- **DATA EXCERPT**:
■ ■ ■ ■ ■

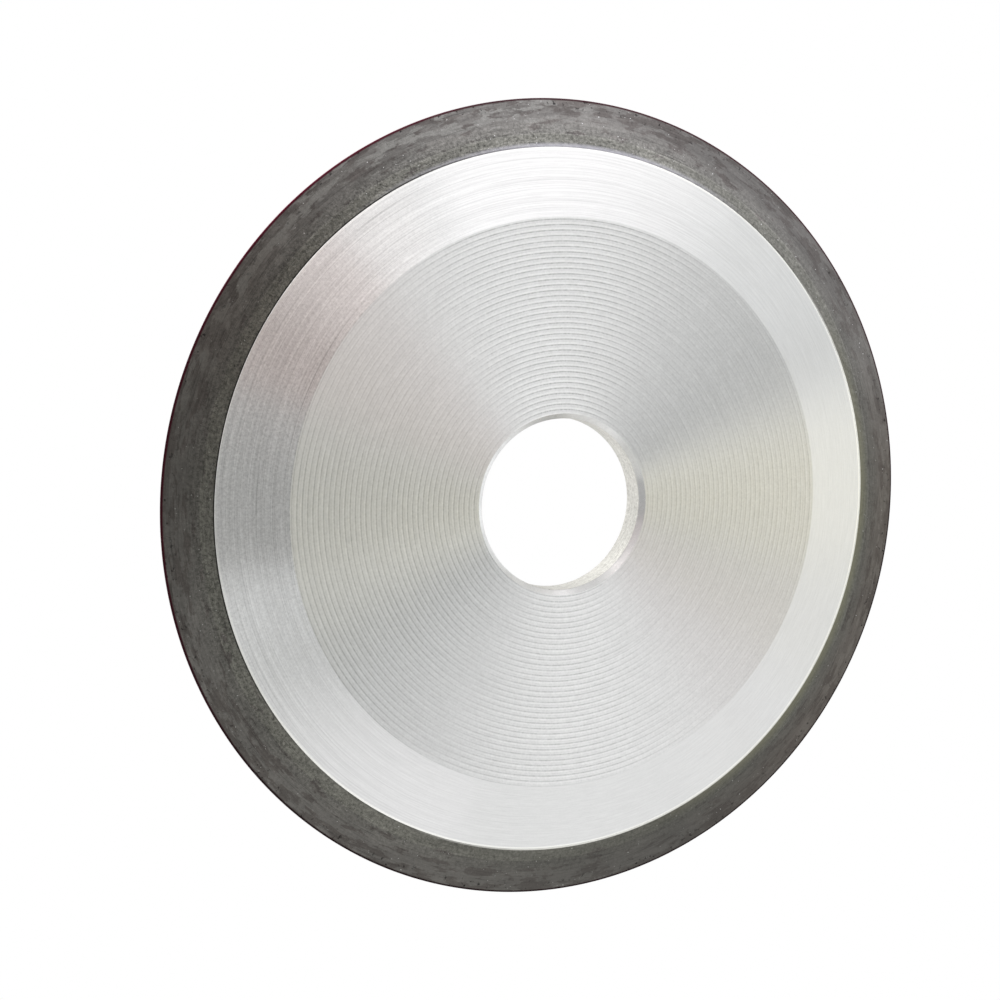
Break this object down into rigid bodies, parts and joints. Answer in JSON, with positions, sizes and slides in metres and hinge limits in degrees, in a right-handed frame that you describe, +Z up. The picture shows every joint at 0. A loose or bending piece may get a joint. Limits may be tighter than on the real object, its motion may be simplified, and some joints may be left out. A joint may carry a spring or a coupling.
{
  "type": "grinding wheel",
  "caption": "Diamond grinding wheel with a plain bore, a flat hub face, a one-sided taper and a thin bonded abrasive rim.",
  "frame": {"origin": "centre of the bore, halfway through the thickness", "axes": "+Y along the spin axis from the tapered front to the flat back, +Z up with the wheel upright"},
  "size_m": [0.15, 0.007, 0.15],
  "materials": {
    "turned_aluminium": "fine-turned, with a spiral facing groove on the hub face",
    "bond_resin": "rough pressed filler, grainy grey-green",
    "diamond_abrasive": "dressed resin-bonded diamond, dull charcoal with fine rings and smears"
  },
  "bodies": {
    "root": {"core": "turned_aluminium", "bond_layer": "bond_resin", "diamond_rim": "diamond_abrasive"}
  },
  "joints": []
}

■ ■ ■ ■ ■

- **WHAT IS NEEDED**: Looking back at the lines above, state how many contain the word "bodies", and supply nothing besides the number.

- **PROBLEM SOLUTION**: 2